When the FIFA World Cup draw was made in mid-December, one of the standout fixtures was Belgium vs England. Given that they would each meet for the last match of the round, the prediction was that both should have already qualified; this has played to form. Both teams will meet tied on points and goals for an against. However, England tops the group based on the Fair Play tiebreaker, having amassed a card less. Both teams are likely to rest some of their top players as they eye a deep run in the tournament. But this may not be the “glorified friendly” as its shaping up to be, given that their credentials are at stake, and the whole world is watching.

1. Blessing in Disguise?

It is projected in some quarters that finishing second in the group could be a blessing in disguise, as that team would have an easier run to the semis. However, neither of these teams would want to lose to the other. Besides, to be the best you have to beat the best. Romelu Lukaku (unlikely to play) and Harry Kane are also in a Golden Boot race, and one would not want the other to get away with a lead. The core of both teams is built from Premier league top clubs Manchester, United, Manchester City, Tottenham Hotspur, Chelsea and Liverpool. Given this reality, there is hardly any secret about the other. Heck, even their go to formation is a back three.

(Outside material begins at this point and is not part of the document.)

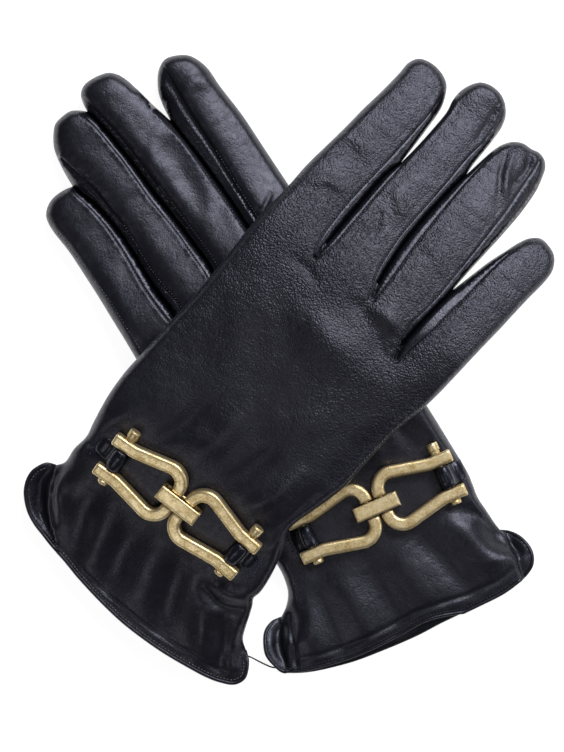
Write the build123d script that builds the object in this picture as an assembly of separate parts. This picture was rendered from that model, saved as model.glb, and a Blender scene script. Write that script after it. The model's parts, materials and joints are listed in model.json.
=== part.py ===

Given that their first two opponents were ones that they were expected to dispatch with scant regards, especially Belgium, it is widely viewed that their real test begins now. The term “Golden Generation” is thrown around these days like fertiliser on crops, but the fact of the matter is, this is a good a chance as any for this Belgium team to challenge, especially with France not certain if they’re playing football or eating breakfast, Spain looking shaky in all departments, especially at the back and Germany already out of the tournament.

With a front three comprising of Eden Hazard, Lukaku and Dries Mertens, this forward line can fire any top team to a title. Belgium also has other world class players in the defensive areas such as keeper Thibaut Courtois, Toby Alderweireld and Jan Vertonghen. And how can we forget Kevin de Bruyne? The only thing he is yet to create is the eighth day of the week.

2. Lions in Transition

England on the other hand is a team in transition. This is an obvious reality given that they’re one of the youngest teams at the tournament, second only to Nigeria. Not much was expected of the Three Lions, and a quarter-final run would be seen as a good platform to build this team. Like the core of this experienced Belgium squad, most of these English players have come up together through the age group tournaments. Unlike their U17 and U20 team behind them, they haven’t won anything.

However, they seem to have a chemistry that the recent squads before them didn’t have, and they also appear to be better coached, as a clear system of play is evident. This batch is expected to be the one that will help to make the English team contenders going into Euro 2020 and the next World Cup in 2022, while some of the U17 and U20 winning team matriculates into the senior programme.